# Requirements:
Could every line of the data be printed exactly as it reads?

--- Begin Dataset excerpt ---

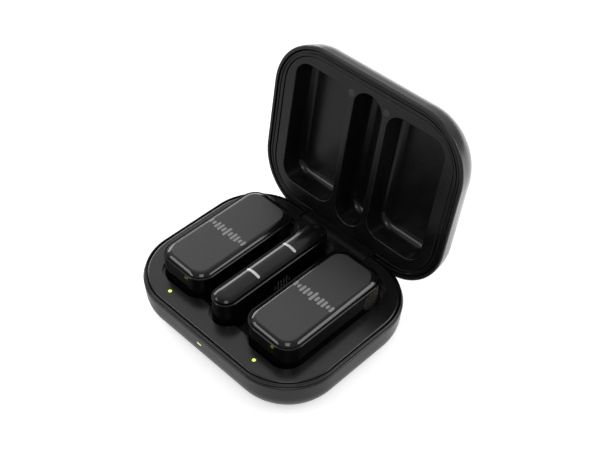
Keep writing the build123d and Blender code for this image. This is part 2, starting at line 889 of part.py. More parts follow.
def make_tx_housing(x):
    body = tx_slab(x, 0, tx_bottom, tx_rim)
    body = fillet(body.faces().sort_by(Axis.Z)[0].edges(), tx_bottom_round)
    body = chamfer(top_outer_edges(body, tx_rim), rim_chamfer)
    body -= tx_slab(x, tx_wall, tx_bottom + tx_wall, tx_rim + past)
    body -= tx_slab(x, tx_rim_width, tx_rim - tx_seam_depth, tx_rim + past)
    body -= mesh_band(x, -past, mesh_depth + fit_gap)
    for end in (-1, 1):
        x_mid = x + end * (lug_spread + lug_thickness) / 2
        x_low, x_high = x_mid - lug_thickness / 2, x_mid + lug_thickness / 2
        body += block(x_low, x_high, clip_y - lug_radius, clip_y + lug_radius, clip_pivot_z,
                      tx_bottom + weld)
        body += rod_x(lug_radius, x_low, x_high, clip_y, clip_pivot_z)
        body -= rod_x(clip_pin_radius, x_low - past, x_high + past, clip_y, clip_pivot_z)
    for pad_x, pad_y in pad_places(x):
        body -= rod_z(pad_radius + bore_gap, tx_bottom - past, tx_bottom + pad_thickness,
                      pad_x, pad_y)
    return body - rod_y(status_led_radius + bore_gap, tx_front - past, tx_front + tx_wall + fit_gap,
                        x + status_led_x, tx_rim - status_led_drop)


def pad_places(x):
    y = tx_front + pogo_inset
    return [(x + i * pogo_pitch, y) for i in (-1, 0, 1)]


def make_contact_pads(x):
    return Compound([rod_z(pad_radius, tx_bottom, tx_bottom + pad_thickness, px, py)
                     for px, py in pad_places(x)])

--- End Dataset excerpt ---

# Answer for the task:
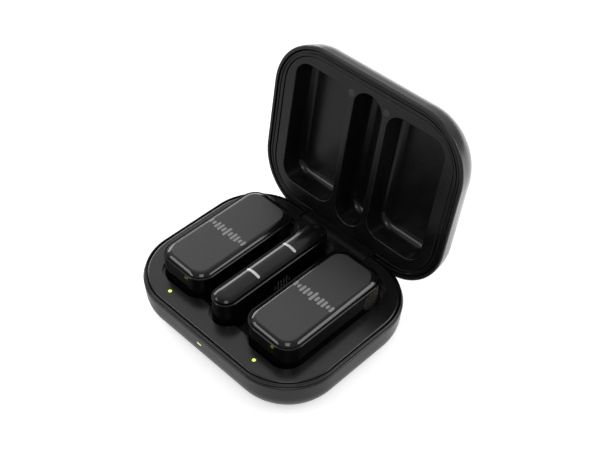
Keep writing the build123d and Blender code for this image. This is part 2, starting at line 889 of part.py. More parts follow.
def make_tx_housing(x):
    body = tx_slab(x, 0, tx_bottom, tx_rim)
    body = fillet(body.faces().sort_by(Axis.Z)[0].edges(), tx_bottom_round)
    body = chamfer(top_outer_edges(body, tx_rim), rim_chamfer)
    body -= tx_slab(x, tx_wall, tx_bottom + tx_wall, tx_rim + past)
    body -= tx_slab(x, tx_rim_width, tx_rim - tx_seam_depth, tx_rim + past)
    body -= mesh_band(x, -past, mesh_depth + fit_gap)
    for end in (-1, 1):
        x_mid = x + end * (lug_spread + lug_thickness) / 2
        x_low, x_high = x_mid - lug_thickness / 2, x_mid + lug_thickness / 2
        body += block(x_low, x_high, clip_y - lug_radius, clip_y + lug_radius, clip_pivot_z,
                      tx_bottom + weld)
        body += rod_x(lug_radius, x_low, x_high, clip_y, clip_pivot_z)
        body -= rod_x(clip_pin_radius, x_low - past, x_high + past, clip_y, clip_pivot_z)
    for pad_x, pad_y in pad_places(x):
        body -= rod_z(pad_radius + bore_gap, tx_bottom - past, tx_bottom + pad_thickness,
                      pad_x, pad_y)
    return body - rod_y(status_led_radius + bore_gap, tx_front - past, tx_front + tx_wall + fit_gap,
                        x + status_led_x, tx_rim - status_led_drop)


def pad_places(x):
    y = tx_front + pogo_inset
    return [(x + i * pogo_pitch, y) for i in (-1, 0, 1)]


def make_contact_pads(x):
    return Compound([rod_z(pad_radius, tx_bottom, tx_bottom + pad_thickness, px, py)
                     for px, py in pad_places(x)])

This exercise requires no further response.